Planning a trip to Khajuraho a few years ago, we chose our hotel based on the photos it put up on a popular travel review site. It looked cool and inviting, with big potted plants and their green reflections shimmering in its glass doors. It seemed a capacious space, beautified with ethnic garden furniture, the warm terracotta shades of its objets d’art, an inner courtyard and garden. You get the picture. Just the one for us, cosy, neither too expensive nor cheap. The creepers draping the walls held a promise of fragrance, and the rooms looked plush too. We went through the reviews and made the bookings.

Staggering off the taxi that dropped us there on a hot afternoon, we surveyed the hotel and the locality with a mix of disbelief and horror.
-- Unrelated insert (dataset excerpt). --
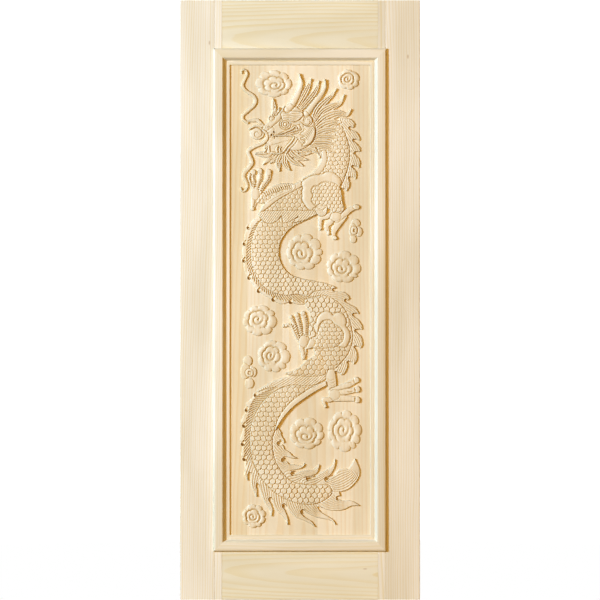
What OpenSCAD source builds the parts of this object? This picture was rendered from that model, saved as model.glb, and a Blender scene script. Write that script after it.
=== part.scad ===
// Carved temple door: a stile-and-rail leaf in pale pine with one tall carved panel.
// The leaf stands on its bottom edge. Z is up, X runs from the hinge stile to the lock
// stile, and the carved face looks towards -Y.

/* [Leaf] */
// Width of the leaf over both stiles
leaf_w = 800; // [660:1:1100]
// Height of the leaf
leaf_h = 2000; // [1600:1:2600]
// Thickness of the stiles and rails
leaf_t = 35; // [32:0.5:50]
// Rounding of the long edges of stiles and rails, cut as a small chamfer
arris = 1.2; // [0.5:0.1:2.5]

/* [Stiles and rails] */
// Width of the broad outer stave of each stile
outer_stave_w = 115; // [90:1:140]
// Width of the narrow inner stave that is glued to the outer one
inner_stave_w = 25; // [20:1:40]
// Width of the top rail
top_rail_w = 190; // [120:1:260]
// Width of the bottom rail
bottom_rail_w = 190; // [120:1:300]
// Width of the groove that holds the panel and the rail tongues
groove_w = 12.4; // [9:0.1:14]
// Depth of that groove
groove_d = 12; // [9:0.5:16]

/* [Dowels] */
// Diameter of the beech dowels in each rail joint
dowel_d = 12; // [8:0.5:14]
// Length of one dowel
dowel_l = 110; // [60:1:140]
// Distance from a rail's edge to its outermost dowel
dowel_margin = 35; // [30:1:45]

/* [Panel] */
// Thickness of the panel between its flat ground and its back
panel_t = 22; // [18:0.5:24]
// Room left for the panel to swell, in the groove at the sides and top
swell_room = 2.5; // [1:0.5:4]

/* [Moulding] */
// Height of the moulding's crown above the frame
crown_h = 9; // [6:0.5:14]
// How far the moulding laps over the stiles and rails
lap_w = 29; // [22:0.5:36]
// Width of the sloping inner side of the moulding
slope_w = 13; // [8:0.5:18]
// Width of the flat ledge that borders the carving
ledge_w = 13; // [8:0.5:18]
// Depth of the ledge below the face of the frame
ledge_drop = 2; // [0:0.5:3]

/* [Carving] */
// Height of the dragon's scaled body above the panel's ground
body_relief = 9; // [5:0.5:10]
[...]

It was a small lane, located off a main road alright, as the travel site said, but at the other side was unbeautiful wilderness. On either side were busy stores which sold plastic buckets, rope and other such paraphernalia, while an al fresco snack shop outside the tiny shopping complex across us continuously fried jalebis and pakodas that swarmed with flies. Our rooms, with old pista green walls, resembled those found in lodges near bus stands and railway stations rather than those in hotels. They were clean, though. As our dreams of an upper-middle class holiday haven rearranged themselves to settle at a humbler plane, we sat on our beds and wondered how we had been so naïve.

We had read the reviews, hadn’t we seen travellers’ pictures of the hotel? (It turned out later that travellers’ pictures hadn’t been much more illuminating.)
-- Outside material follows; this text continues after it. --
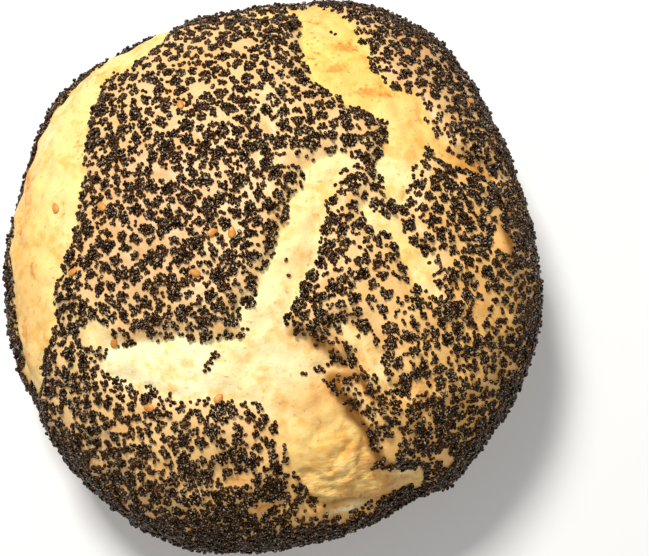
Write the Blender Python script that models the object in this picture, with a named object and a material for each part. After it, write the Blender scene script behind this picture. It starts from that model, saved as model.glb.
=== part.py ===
"""Round white bread loaf, folded like a hand-shaped table roll and crusted with poppy seeds.

Blender 4.5, metres, +Z up. The loaf rests on its flat base at z = 0, with the centre of
its bounding box above the origin. +Y is the side away from the usual viewer.

Places on the crust are given on an unrolled map of the loaf. A point of the map lies in
the direction in which it is seen from above, at its real distance from the crown measured
along the crust, so the crown is (0, 0) and the edge of the base is 0.135 m away.
"""

import math

import bmesh
import bpy
import numpy as np
from mathutils import Matrix, Vector

# Overall form of the loaf
BELLY_RADIUS = 0.079
BELLY_HEIGHT = 0.024
LOAF_HEIGHT = 0.066
FOOT_RADIUS = 0.060
SHOULDER_FULLNESS = 2.35
FOOT_FULLNESS = 2.2

# Unevenness of the outline seen from above: waves round the loaf, size, direction of a crest
OUTLINE_LOBES = (
    (2, 0.0020, 68.0),
    (4, 0.0018, 52.0),
    (5, 0.0008, -18.0),
    (6, 0.0008, -2.0),
)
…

Truth be told, the hotel and the holiday both turned out fine, but it had me wondering, how do you know that what you see is what you get on travel web sites? How credible are the reviews and what can you do to suss out the genuine ones from the fake, which could be full of praise or hate?

Here are some tips from personal experience as well as from other travellers:

Read the latest reviews, on a number of portals. If there is a particularly bad review, get in touch with the reviewer for more details.

Decide based on what is important to you. The choice of fruit at breakfast is limited? Would that be as much a deterrent as dirty sheets or dirty bathrooms? See if you know anyone who knows someone who lives at the place you are travelling to and cross-check with them.

Look at reviewers’ photos of the place. Look for pictures in which the setting of the hotel is visible. Of course, setting may not signal service quality or comfort, but if you aimed for a restful and idyllic place, you may not like a myriad businesses being conducted outside.

Observe if complaints about uncaring service, antagonistic staff and bad facilities keep cropping up.

Do not take people who have posted less than six reviews seriously. Be equally wary of reviews that gush as well as those that carp. They could have been posted in return for incentives, by really picky guests, rivals or disgruntled former employees.

Professional travel sites have checks in place to guard against/weed out fake reviews. The website on which a review is posted also adds/ takes away from their credibility.